**GIVEN EXERCISE:** Would you output the whole listing below, exactly as it reads?
━━━━━━━━━━━━━━━━━━━━━━━━━━━━━━
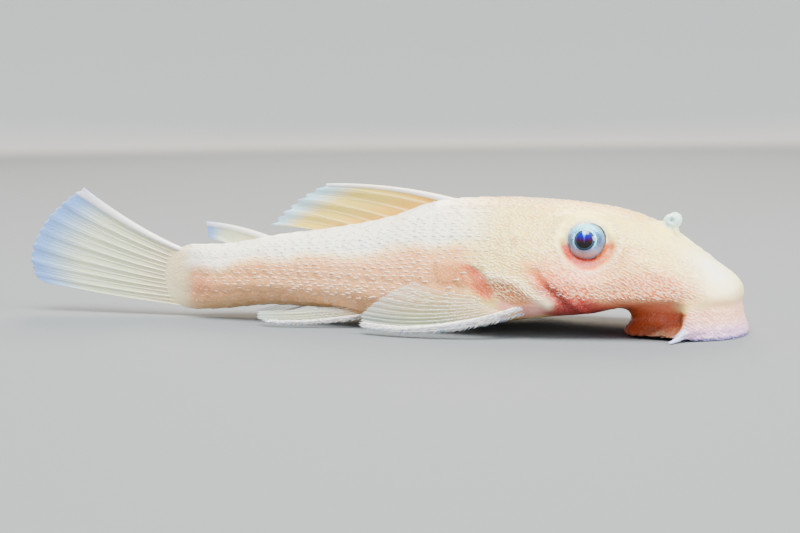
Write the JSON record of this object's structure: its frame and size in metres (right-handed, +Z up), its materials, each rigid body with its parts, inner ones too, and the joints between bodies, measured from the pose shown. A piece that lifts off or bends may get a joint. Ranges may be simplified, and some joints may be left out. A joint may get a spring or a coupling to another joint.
{
  "type": "bristlenose pleco",
  "caption": "Young pale blue-eyed armoured suckermouth catfish at life size, resting on its sucker mouth and paired fins with its fins half folded.",
  "frame": {"origin": "on the floor, under the middle of the bounding box, on the fish's plane of symmetry", "axes": "+X towards the snout, +Y towards the fish's left side, +Z up"},
  "size_m": [0.0472, 0.0136, 0.0086],
  "materials": {
    "skin": "satin",
    "fin": "satin",
    "lips": "satin",
    "eye": "gloss"
  },
  "bodies": {
    "root": {"head": "skin", "trunk": "skin", "tail": "skin", "mouth": "lips", "barbel_right": "lips", "barbel_left": "lips", "nostril_hood_right": "lips", "nostril_hood_left": "lips", "eye_right": "eye", "eye_left": "eye", "dorsal_fin": "fin", "adipose_fin": "fin", "caudal_fin": "fin", "anal_fin": "fin", "pectoral_fin_right": "fin", "pectoral_fin_left": "fin", "pelvic_fin_right": "fin", "pelvic_fin_left": "fin"}
  },
  "joints": []
}
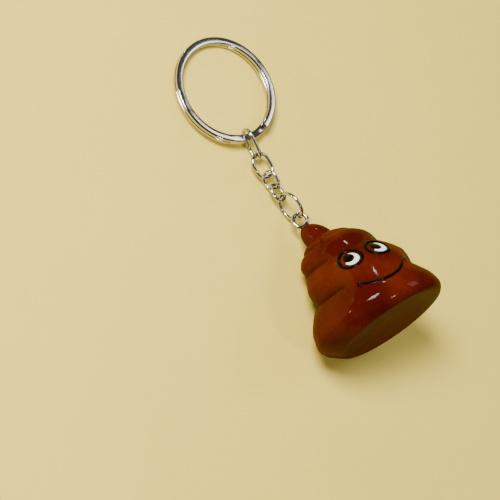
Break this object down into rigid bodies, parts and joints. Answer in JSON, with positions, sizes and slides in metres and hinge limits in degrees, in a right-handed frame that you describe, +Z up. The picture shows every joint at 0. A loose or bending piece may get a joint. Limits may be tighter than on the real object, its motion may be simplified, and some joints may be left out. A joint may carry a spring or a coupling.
{
  "type": "keychain",
  "caption": "Novelty keychain: a split ring, a short chain of wire links, a jump ring and a glossy brown swirl charm with a flat base, a small tip and a plain smiling face.",
  "frame": {"origin": "on the table plane, under the middle of the keychain as it lies stretched out", "axes": "+Z up from the table; +X along the keychain from the split ring to the charm; the charm lies on its back, so its face looks up along +Z"},
  "size_m": [0.0934, 0.0362, 0.0353],
  "materials": {
    "nickel": "polished",
    "brown_gloss": "high gloss",
    "black_paint": "gloss paint",
    "white_paint": "gloss paint"
  },
  "bodies": {
    "charm": {"charm_body": "brown_gloss", "eye_pin": "nickel", "eye_outline_left": "black_paint", "eye_outline_right": "black_paint", "eye_white_left": "white_paint", "eye_white_right": "white_paint", "pupil_left": "black_paint", "pupil_right": "black_paint", "smile_line": "black_paint"},
    "jump_ring": {"jump_ring": "nickel"},
    "link_4": {"link_4": "nickel"},
    "link_3": {"link_3": "nickel"},
    "link_2": {"link_2": "nickel"},
    "link_1": {"link_1": "nickel"},
    "split_ring": {"split_ring": "nickel"}
  },
  "joints": [
    {"name": "jump_ring_swing", "type": "hinge", "parent": "charm", "child": "jump_ring", "pos_m": [0.00609, -0.00035, 0.0046], "axis": [-0.1009, 0.9397, 0.3268], "range_deg": [-70, 45]},
    {"name": "link_4_swing", "type": "hinge", "parent": "jump_ring", "child": "link_4", "pos_m": [0.00001, -0.00153, 0.00269], "axis": [-0.4303, -0.0836, 0.8988], "range_deg": [-60, 60]},
    {"name": "link_3_swing", "type": "hinge", "parent": "link_4", "child": "link_3", "pos_m": [-0.00369, -0.00175, 0.00245], "axis": [0.0529, -0.9773, 0.2054], "range_deg": [-60, 60]},
    {"name": "link_2_swing", "type": "hinge", "parent": "link_3", "child": "link_2", "pos_m": [-0.00734, -0.0019, 0.00263], "axis": [0.0213, -0.4062, -0.9135], "range_deg": [-45, 25]},
    {"name": "link_1_swing", "type": "hinge", "parent": "link_2", "child": "link_1", "pos_m": [-0.01269, -0.00287, 0.00298], "axis": [0.1477, -0.9792, -0.139], "range_deg": [-60, 60]},
    {"name": "split_ring_swing", "type": "hinge", "parent": "link_1", "child": "split_ring", "pos_m": [-0.01994, -0.00298, 0.00291], "axis": [-0.0061, 0.1735, -0.9848], "range_deg": [-27, 50]}
  ]
}
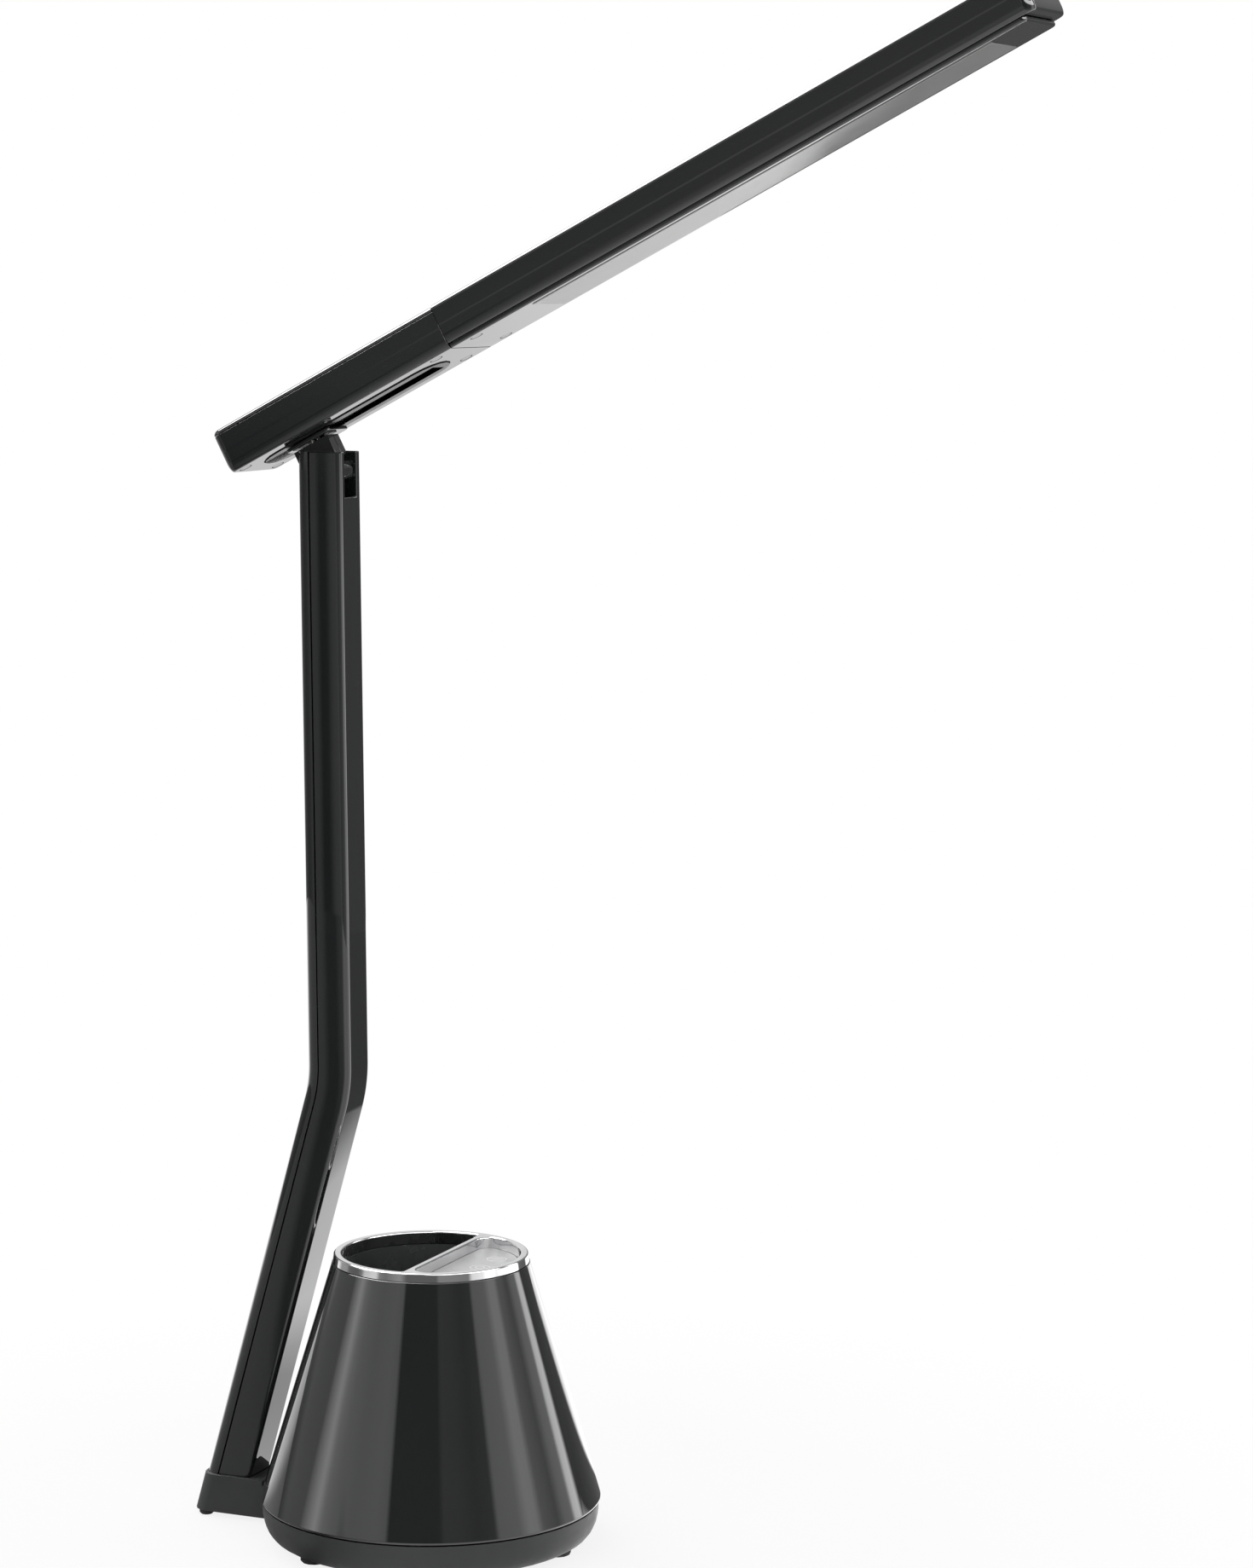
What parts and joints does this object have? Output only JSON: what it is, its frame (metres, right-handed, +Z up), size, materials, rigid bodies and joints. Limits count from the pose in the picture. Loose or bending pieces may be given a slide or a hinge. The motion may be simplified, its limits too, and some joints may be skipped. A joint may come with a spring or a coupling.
{
  "type": "led desk lamp",
  "caption": "Desk lamp with a conical pen cup base, a bent arm and a flat bar head that tilts on a hinge and slides along its track.",
  "frame": {"origin": "on the desk under the centre of the round base, on the cone's axis", "axes": "+Z up along the cone's axis; +X the way the head reaches, away from the arm's foot; +Y across the lamp, to the side that has the power inlet"},
  "size_m": [0.3102, 0.12, 0.5406],
  "materials": {
    "gloss_black": "high gloss moulded black",
    "satin_black": "satin moulded black",
    "chrome": "polished bright plating",
    "panel_silver": "satin silver grey film",
    "milky_white": "milky translucent acrylic",
    "white_coat": "white reflector coating",
    "rubber": "matt black rubber",
    "black_nylon": "smooth black nylon",
    "zinc_screw": "zinc plated",
    "steel": "plain steel",
    "circuit_board": "green solder mask",
    "wire": "black wire jacket"
  },
  "bodies": {
    "base": {"arm_body": "gloss_black", "arm_rear_cover": "gloss_black", "arm_screw_1": "zinc_screw", "arm_screw_2": "zinc_screw", "arm_wire": "wire", "ballast_plate": "steel", "ballast_screw_1": "zinc_screw", "ballast_screw_2": "zinc_screw", "ballast_screw_3": "zinc_screw", "base_cone": "gloss_black", "base_screw_1": "zinc_screw", "base_screw_2": "zinc_screw", "base_screw_3": "zinc_screw", "base_tray": "satin_black", "board_screw_1": "zinc_screw", "board_screw_2": "zinc_screw", "chrome_bezel": "chrome", "dc_inlet": "satin_black", "heel_foot_1": "rubber", "heel_foot_2": "rubber", "hinge_pin": "steel", "inlet_nut": "zinc_screw", "pen_cup": "gloss_black", "power_board": "circuit_board", "rubber_foot_1": "rubber", "rubber_foot_2": "rubber", "rubber_foot_3": "rubber", "touch_board": "circuit_board", "touch_panel": "panel_silver"},
    "neck": {"carriage_screw_1": "zinc_screw", "carriage_screw_2": "zinc_screw", "friction_sleeve": "steel", "neck_half_far": "gloss_black", "neck_half_near": "gloss_black", "slide_carriage": "gloss_black", "slide_shoe": "black_nylon"},
    "head": {"diffuser": "milky_white", "head_front_shell": "gloss_black", "head_rear_lid": "gloss_black", "head_rear_trough": "gloss_black", "head_screw_1": "zinc_screw", "head_screw_2": "zinc_screw", "head_screw_3": "zinc_screw", "head_screw_4": "zinc_screw", "head_screw_5": "zinc_screw", "head_screw_6": "zinc_screw", "head_wire": "wire", "led_board": "white_coat", "light_box": "white_coat", "lower_frame": "gloss_black", "screw_plug_1": "rubber", "screw_plug_2": "rubber", "screw_plug_3": "rubber", "screw_plug_4": "rubber", "screw_plug_5": "rubber", "screw_plug_6": "rubber", "section_coupler": "satin_black", "track_insert": "black_nylon"}
  },
  "joints": [
    {"name": "head_tilt", "type": "hinge", "parent": "base", "child": "neck", "pos_m": [-0.03599, 0, 0.3763], "axis": [0, 1, 0], "range_deg": [-1.5, 103]},
    {"name": "head_slide", "type": "slide", "parent": "neck", "child": "head", "axis": [0.8849, 0, 0.4658], "range_m": [-0.0447, 0.0118]}
  ]
}
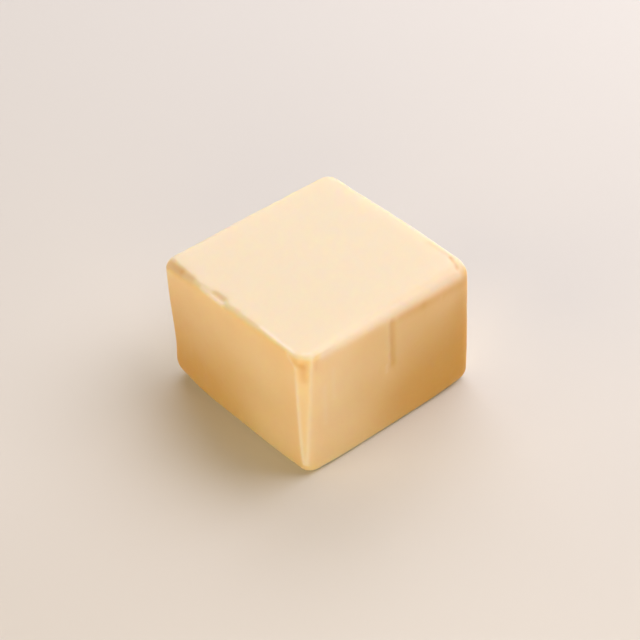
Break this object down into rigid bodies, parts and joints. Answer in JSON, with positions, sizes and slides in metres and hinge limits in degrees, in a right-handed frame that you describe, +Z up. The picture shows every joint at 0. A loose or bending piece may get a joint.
━━━━━━━━━━━━━━━━━━━━━━━━━━━━━━
**COMPLETED TASK:**
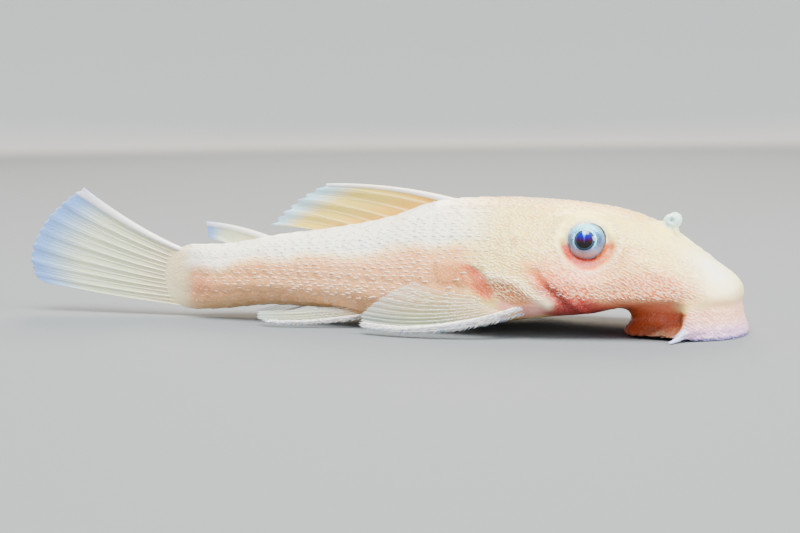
Write the JSON record of this object's structure: its frame and size in metres (right-handed, +Z up), its materials, each rigid body with its parts, inner ones too, and the joints between bodies, measured from the pose shown. A piece that lifts off or bends may get a joint. Ranges may be simplified, and some joints may be left out. A joint may get a spring or a coupling to another joint.
{
  "type": "bristlenose pleco",
  "caption": "Young pale blue-eyed armoured suckermouth catfish at life size, resting on its sucker mouth and paired fins with its fins half folded.",
  "frame": {"origin": "on the floor, under the middle of the bounding box, on the fish's plane of symmetry", "axes": "+X towards the snout, +Y towards the fish's left side, +Z up"},
  "size_m": [0.0472, 0.0136, 0.0086],
  "materials": {
    "skin": "satin",
    "fin": "satin",
    "lips": "satin",
    "eye": "gloss"
  },
  "bodies": {
    "root": {"head": "skin", "trunk": "skin", "tail": "skin", "mouth": "lips", "barbel_right": "lips", "barbel_left": "lips", "nostril_hood_right": "lips", "nostril_hood_left": "lips", "eye_right": "eye", "eye_left": "eye", "dorsal_fin": "fin", "adipose_fin": "fin", "caudal_fin": "fin", "anal_fin": "fin", "pectoral_fin_right": "fin", "pectoral_fin_left": "fin", "pelvic_fin_right": "fin", "pelvic_fin_left": "fin"}
  },
  "joints": []
}
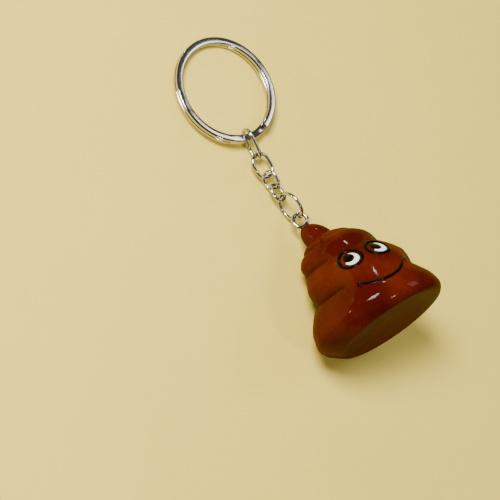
Break this object down into rigid bodies, parts and joints. Answer in JSON, with positions, sizes and slides in metres and hinge limits in degrees, in a right-handed frame that you describe, +Z up. The picture shows every joint at 0. A loose or bending piece may get a joint. Limits may be tighter than on the real object, its motion may be simplified, and some joints may be left out. A joint may carry a spring or a coupling.
{
  "type": "keychain",
  "caption": "Novelty keychain: a split ring, a short chain of wire links, a jump ring and a glossy brown swirl charm with a flat base, a small tip and a plain smiling face.",
  "frame": {"origin": "on the table plane, under the middle of the keychain as it lies stretched out", "axes": "+Z up from the table; +X along the keychain from the split ring to the charm; the charm lies on its back, so its face looks up along +Z"},
  "size_m": [0.0934, 0.0362, 0.0353],
  "materials": {
    "nickel": "polished",
    "brown_gloss": "high gloss",
    "black_paint": "gloss paint",
    "white_paint": "gloss paint"
  },
  "bodies": {
    "charm": {"charm_body": "brown_gloss", "eye_pin": "nickel", "eye_outline_left": "black_paint", "eye_outline_right": "black_paint", "eye_white_left": "white_paint", "eye_white_right": "white_paint", "pupil_left": "black_paint", "pupil_right": "black_paint", "smile_line": "black_paint"},
    "jump_ring": {"jump_ring": "nickel"},
    "link_4": {"link_4": "nickel"},
    "link_3": {"link_3": "nickel"},
    "link_2": {"link_2": "nickel"},
    "link_1": {"link_1": "nickel"},
    "split_ring": {"split_ring": "nickel"}
  },
  "joints": [
    {"name": "jump_ring_swing", "type": "hinge", "parent": "charm", "child": "jump_ring", "pos_m": [0.00609, -0.00035, 0.0046], "axis": [-0.1009, 0.9397, 0.3268], "range_deg": [-70, 45]},
    {"name": "link_4_swing", "type": "hinge", "parent": "jump_ring", "child": "link_4", "pos_m": [0.00001, -0.00153, 0.00269], "axis": [-0.4303, -0.0836, 0.8988], "range_deg": [-60, 60]},
    {"name": "link_3_swing", "type": "hinge", "parent": "link_4", "child": "link_3", "pos_m": [-0.00369, -0.00175, 0.00245], "axis": [0.0529, -0.9773, 0.2054], "range_deg": [-60, 60]},
    {"name": "link_2_swing", "type": "hinge", "parent": "link_3", "child": "link_2", "pos_m": [-0.00734, -0.0019, 0.00263], "axis": [0.0213, -0.4062, -0.9135], "range_deg": [-45, 25]},
    {"name": "link_1_swing", "type": "hinge", "parent": "link_2", "child": "link_1", "pos_m": [-0.01269, -0.00287, 0.00298], "axis": [0.1477, -0.9792, -0.139], "range_deg": [-60, 60]},
    {"name": "split_ring_swing", "type": "hinge", "parent": "link_1", "child": "split_ring", "pos_m": [-0.01994, -0.00298, 0.00291], "axis": [-0.0061, 0.1735, -0.9848], "range_deg": [-27, 50]}
  ]
}
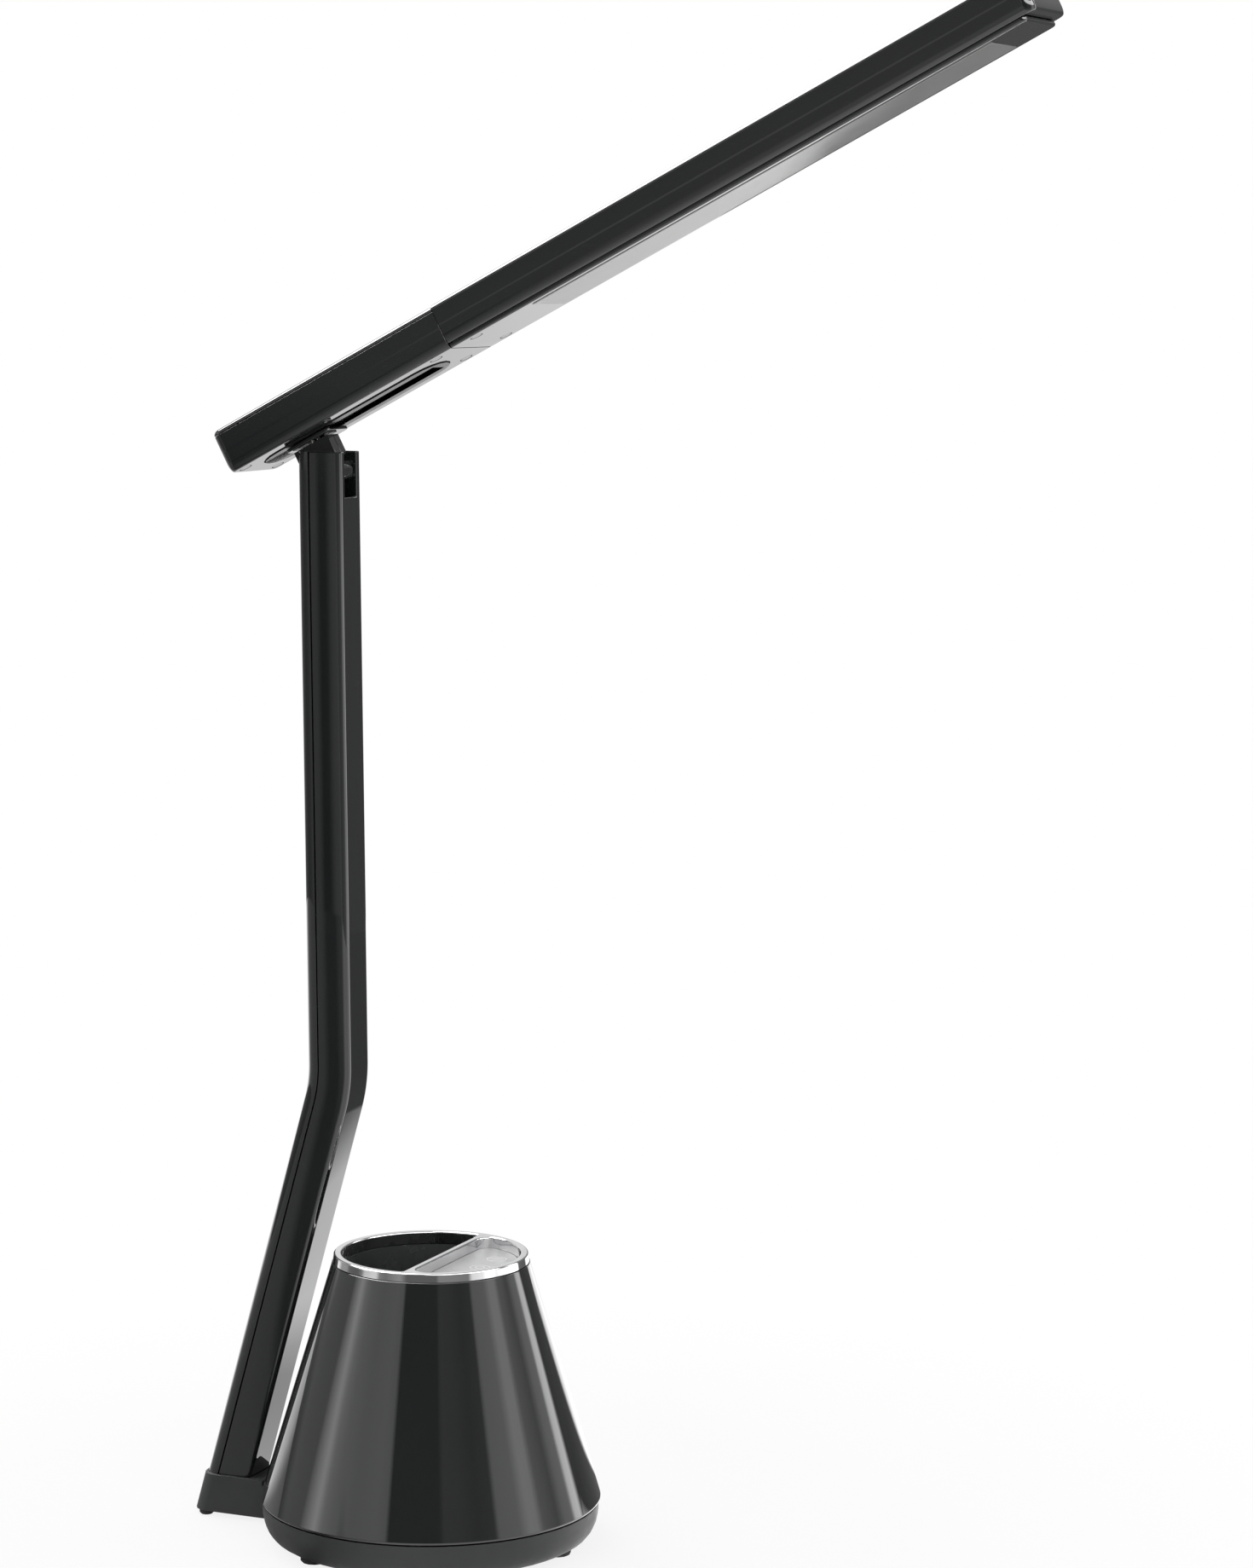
What parts and joints does this object have? Output only JSON: what it is, its frame (metres, right-handed, +Z up), size, materials, rigid bodies and joints. Limits count from the pose in the picture. Loose or bending pieces may be given a slide or a hinge. The motion may be simplified, its limits too, and some joints may be skipped. A joint may come with a spring or a coupling.
{
  "type": "led desk lamp",
  "caption": "Desk lamp with a conical pen cup base, a bent arm and a flat bar head that tilts on a hinge and slides along its track.",
  "frame": {"origin": "on the desk under the centre of the round base, on the cone's axis", "axes": "+Z up along the cone's axis; +X the way the head reaches, away from the arm's foot; +Y across the lamp, to the side that has the power inlet"},
  "size_m": [0.3102, 0.12, 0.5406],
  "materials": {
    "gloss_black": "high gloss moulded black",
    "satin_black": "satin moulded black",
    "chrome": "polished bright plating",
    "panel_silver": "satin silver grey film",
    "milky_white": "milky translucent acrylic",
    "white_coat": "white reflector coating",
    "rubber": "matt black rubber",
    "black_nylon": "smooth black nylon",
    "zinc_screw": "zinc plated",
    "steel": "plain steel",
    "circuit_board": "green solder mask",
    "wire": "black wire jacket"
  },
  "bodies": {
    "base": {"arm_body": "gloss_black", "arm_rear_cover": "gloss_black", "arm_screw_1": "zinc_screw", "arm_screw_2": "zinc_screw", "arm_wire": "wire", "ballast_plate": "steel", "ballast_screw_1": "zinc_screw", "ballast_screw_2": "zinc_screw", "ballast_screw_3": "zinc_screw", "base_cone": "gloss_black", "base_screw_1": "zinc_screw", "base_screw_2": "zinc_screw", "base_screw_3": "zinc_screw", "base_tray": "satin_black", "board_screw_1": "zinc_screw", "board_screw_2": "zinc_screw", "chrome_bezel": "chrome", "dc_inlet": "satin_black", "heel_foot_1": "rubber", "heel_foot_2": "rubber", "hinge_pin": "steel", "inlet_nut": "zinc_screw", "pen_cup": "gloss_black", "power_board": "circuit_board", "rubber_foot_1": "rubber", "rubber_foot_2": "rubber", "rubber_foot_3": "rubber", "touch_board": "circuit_board", "touch_panel": "panel_silver"},
    "neck": {"carriage_screw_1": "zinc_screw", "carriage_screw_2": "zinc_screw", "friction_sleeve": "steel", "neck_half_far": "gloss_black", "neck_half_near": "gloss_black", "slide_carriage": "gloss_black", "slide_shoe": "black_nylon"},
    "head": {"diffuser": "milky_white", "head_front_shell": "gloss_black", "head_rear_lid": "gloss_black", "head_rear_trough": "gloss_black", "head_screw_1": "zinc_screw", "head_screw_2": "zinc_screw", "head_screw_3": "zinc_screw", "head_screw_4": "zinc_screw", "head_screw_5": "zinc_screw", "head_screw_6": "zinc_screw", "head_wire": "wire", "led_board": "white_coat", "light_box": "white_coat", "lower_frame": "gloss_black", "screw_plug_1": "rubber", "screw_plug_2": "rubber", "screw_plug_3": "rubber", "screw_plug_4": "rubber", "screw_plug_5": "rubber", "screw_plug_6": "rubber", "section_coupler": "satin_black", "track_insert": "black_nylon"}
  },
  "joints": [
    {"name": "head_tilt", "type": "hinge", "parent": "base", "child": "neck", "pos_m": [-0.03599, 0, 0.3763], "axis": [0, 1, 0], "range_deg": [-1.5, 103]},
    {"name": "head_slide", "type": "slide", "parent": "neck", "child": "head", "axis": [0.8849, 0, 0.4658], "range_m": [-0.0447, 0.0118]}
  ]
}
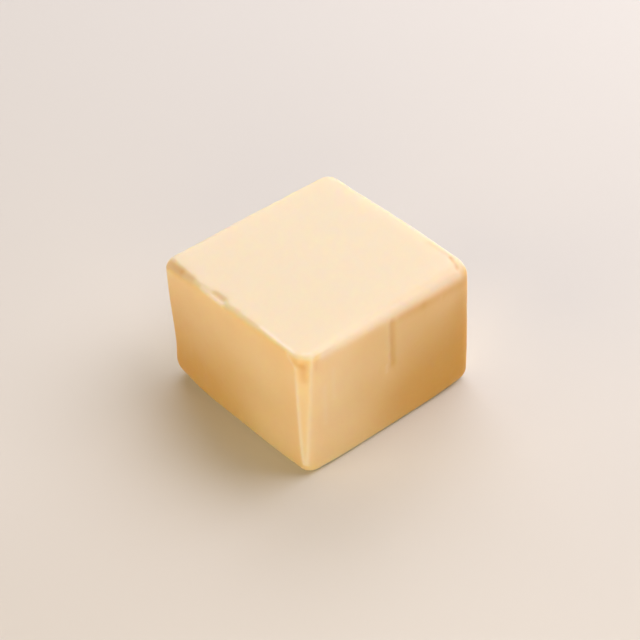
Break this object down into rigid bodies, parts and joints. Answer in JSON, with positions, sizes and slides in metres and hinge limits in degrees, in a right-handed frame that you describe, +Z up. The picture shows every joint at 0. A loose or bending piece may get a joint.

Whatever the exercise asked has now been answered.